EDM matches the data with elements, and matches the database and data warehouse with the domain of extension set. EDM manages to apply the extension set theory and extension logic into data mining in theory, and consequently form the basic theory of mining extension knowledge. In the method, EDM manages to match database, data warehouse and formal system which built on element logic cell, and form a knowledge representation method which is suitable for data transformation. Using extension reasoning and extension tools such as correlation function, we can establish extension data mining methods suitable for mining extension knowledge.
Currently, the extension data mining research mainly focuses on extension classification knowledge mining, conductive knowledge mining and extension clustering knowledge mining which is based on database, the extension knowledge mining based on knowledge base and the computer implementation of these methods with the cases.
4 The development prospects of Extension data mining
With the rapid development of information technology, management information systems, Internet, data mining and knowledge management are accumulating more and more data, information and knowledge. We will move forward to information overload era from data explosion and knowledge explosion era. In the knowledge overload era, businesses’ decision-maker is in more need of practical knowledge. For example, in an increasingly competitive market, customers have become important resources today. The transformation knowledge will help the initial registration users and customers become ?loyal customers, so as to reduce the cost of customer retention and new customer development. During credit risk analyzing, it is not only necessary to identify high-risk customers, but also have to take measures to stop fraud actions of motivated customers, The classification methods and their extension-related knowledge is of great development potentials. During new products development, implicational analysis helps to find product trends earlier and identify the potential need of customer. During business process optimizing, extension data mining can contribute to identify bottlenecks in the efficiency and take transformation measures. In the medical industry, transformed knowledge can help doctors to detect fundamental change symptoms much earlier and identify the most effective programs to improve treatment. In marketing, the transformation knowledge has a guiding significance to market development. All in all, extension data mining can play a role in classification transformation, finding the root causes of the problem, identifying potential transformation knowledge, and so on. Therefore, extension data mining has broad application prospects.
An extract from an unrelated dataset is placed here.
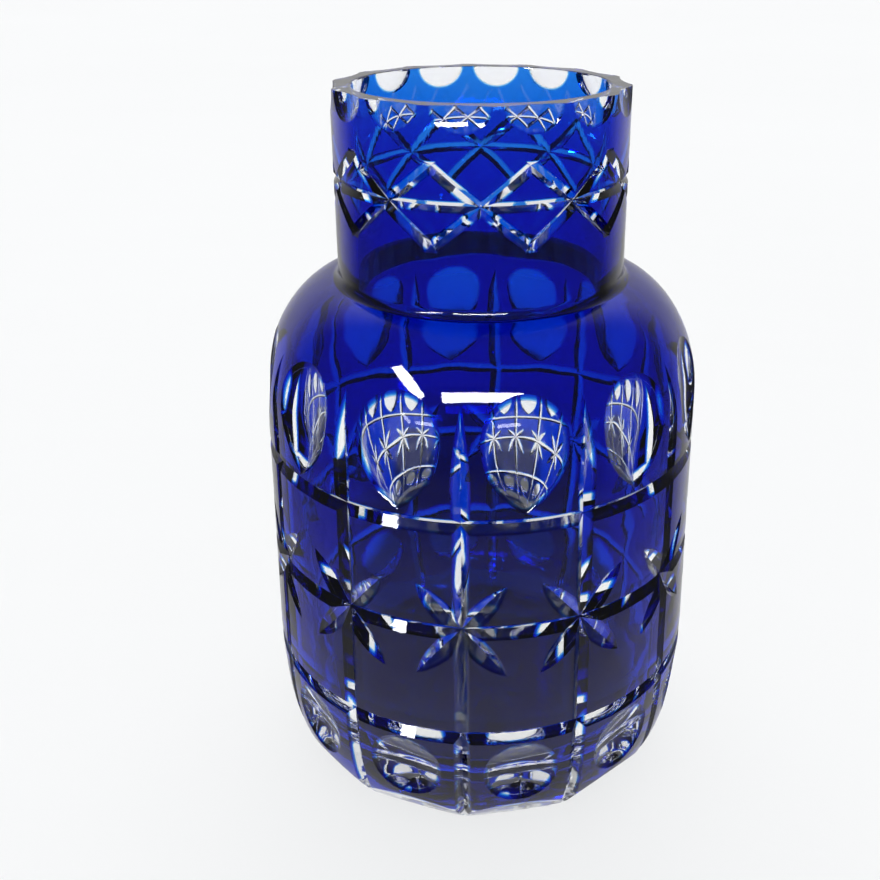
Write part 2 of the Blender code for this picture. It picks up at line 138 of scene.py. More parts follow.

At present, in the extension data mining area, from the standpoint of extension theory, methods, algorithms, applications, technical improvements, some experts have studied the existed data mining problems mentioned above by using the Extension principles and methods and achieved some achievements. With in-depth study and strengthen research efforts, there will be research results with a greater application value.
The knowledge-based economy has greatly accelerated the pace of economic globalization. The ever-changing environment shortens the information’s and knowledge’s update cycle. So innovation and resolving contradictory problems have become an increasingly important work of all kinds of occupations. Therefore, how to mine transforming knowledge has become an important task of researching data mining.
At present, studying object of extension data mining has its limit in relational database or data warehouse. In fact, when studying text, image and video data, web data and so on, we should also consider the effect of transformation on data. And these are also the study area of extension data mining.